At the same time that Roberts seemingly reworks Shada as a vehicle for his own loves and his own pet peeves – not to mention fixing the story so it makes much better sense – he also rigorously pastiches Douglas Noel Adams. The DNA of Adams' style is present in many ways: in Roberts' riffing on the obsequious, worshipful character of the Ship, in the rhythmic repetitions of sentence structure, and even in a sprinkling of shocking puns and self-referential tributes. Given that Professor Chronotis owns H.G. Wells' The Time Machine in Shada's 1979 scripts and recorded footage, incorporating real-world bookish references is very much in keeping with the spirit of Adams' story. That said, it doesn't take a vast imaginative leap to guess which SF book is identified and nearly name-checked this time around (p.392). The Panopticon Archives, we eventually learn, have long been home to a particularly appropriate tome... Oh, and the newly renovated end to episode five (or part five, in literary terms) also feels very much like a Douglas Adams-ish gag. It relies on typography, could only really work on the printed page (p.328—331), and is quite possibly the rudest, funniest episode ending Doctor Who has (n)ever had.

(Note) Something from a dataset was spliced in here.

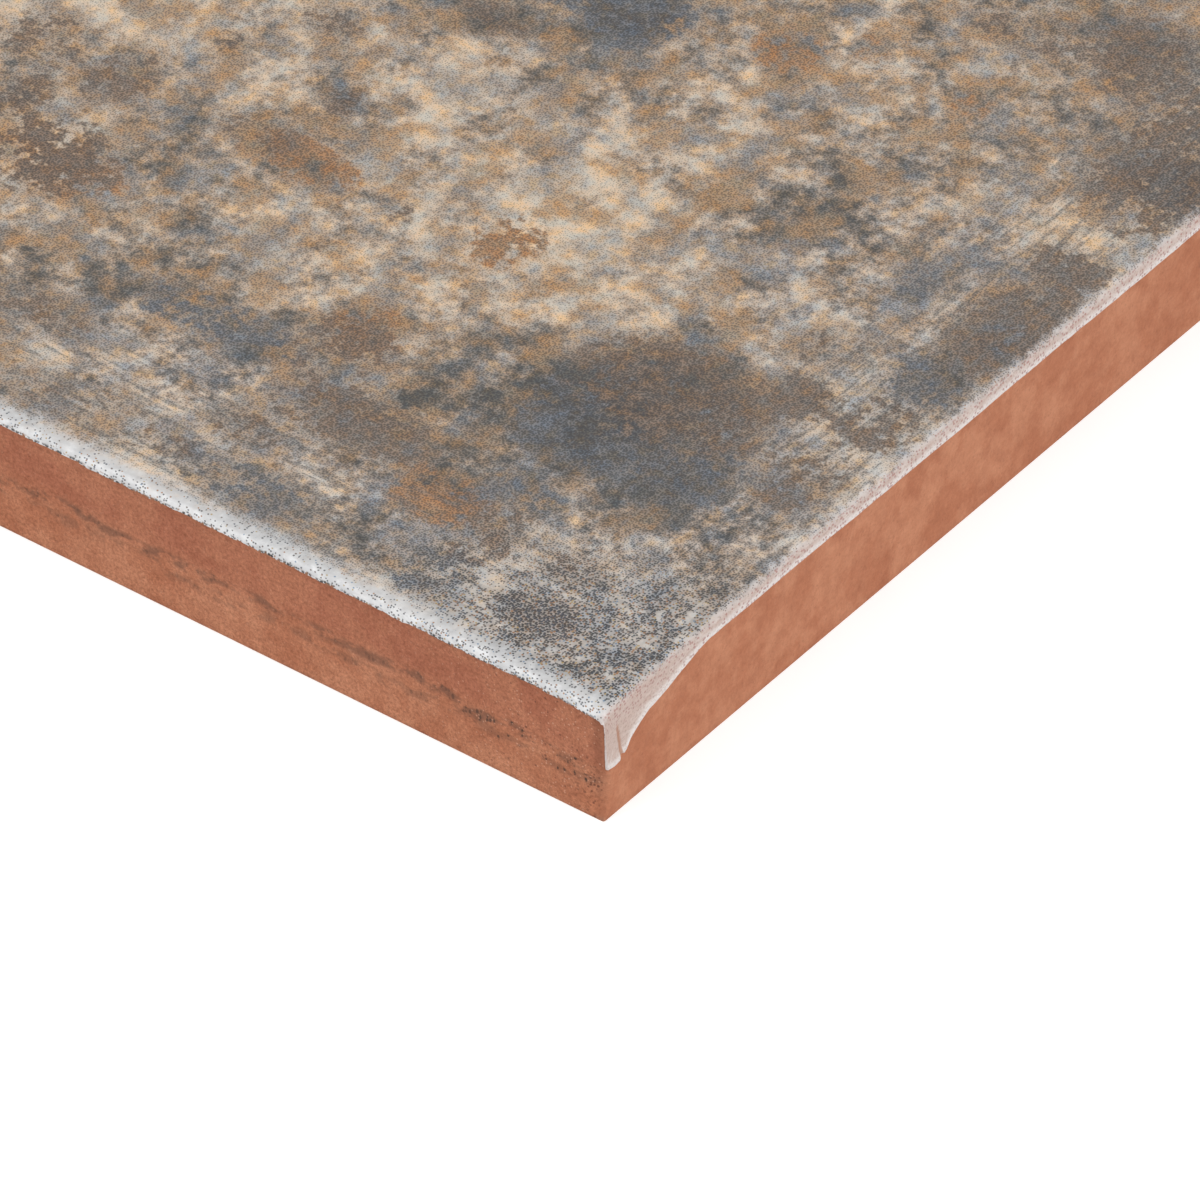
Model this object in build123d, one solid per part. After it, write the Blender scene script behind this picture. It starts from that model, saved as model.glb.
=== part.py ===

As well as skilfully bridging and harmonising the authorial voices of Adams and Roberts, Shada is brilliantly transitional in other ways. It re-writes 1970s' Doctor Who from the perspective of BBC Wales' Who, incorporating cheeky references to the gender-switching Corsair (p.83), to red-robed and henna-tattooed visionaries (p.232) and even to Roberts' own creations, the Carrionites (p.312). It also gives Clare Keightley and Chris Parsons an already much remarked upon romance, in keeping with contemporary Doctor Who's newfound emotional realism. To my mind, Roberts also toys with Shada's status as a story originally bookmarking the end of the Graham Williams era and the conclusion of season seventeen. When Doctor Who next returned to television screens it was as a rather different creature – a John Nathan-Turner/Christopher H. Bidmead confection. And Roberts marks this turning point by picking up on mentions of entropy in the available Shada scripts (e.g. on p.106) and vigorously extrapolating. Thus he works in further references to “accelerated entropy”, with Chris Parsons querying this as a scientific possibility (p.250), as well as developing Skagra's plan to “conquer the threat of entropy” by overcoming the second law of thermodynamics and ensuring there could be “no collapse into eternal darkness and decay” (p.346). Nobody mention it to Christopher Bidmead, but Skagra's evil scheme sounds uncannily like a mission statement for season eighteen, creating a clever subtextual blurring of season seventeen and its successor, and prefiguring the Nathan-Turner/Bidmead era... albeit with Christopher H's pseudo-science (and Logopolis) implicitly repositioned as, well, errrrm, utter madness.

Although the Doctor protests that he isn't free to travel up and down “the Gallifreyan timeline” (p.83), Roberts permits himself just that pleasure, hybridising “classic” and “new” Doctor Who to reinforce the contemporary party line – namely that it's all the same show. But perhaps it's never been quite as wholly unified as this. Shada represents Doctor Who's own “universal mind”: past and present, “classic” and “new”, Adams and Roberts, seasons seventeen and eighteen; all are merged together into one great outpouring of fannish passion and literary grace. This revisitation of a 1979 story will no doubt be a strong contender for the Who book of the year in 2012. Good writing, much like time travel, can achieve strange and beautiful and intricate things.

Gareth Roberts would probably like his readers to consider the possibility that scoring things out of 10 may be a bad idea, and – whisper it – a tad unhealthy. This is a shame, because I feel compelled to tell you that Shada is very definitely a 10 out of 10. Indeed, it's a pity that BBC Books haven't issued a Collector's Edition (its cover designed to resemble The Worshipful and Ancient Law of Gallifrey), complete with Seal of Rassilon-branded reading gloves. Fandom, in touch with its inner Skagra, might just have enjoyed such merchandising. But no matter, because this retelling of Shada remains a rather special book. No, more than that, it's a very special book.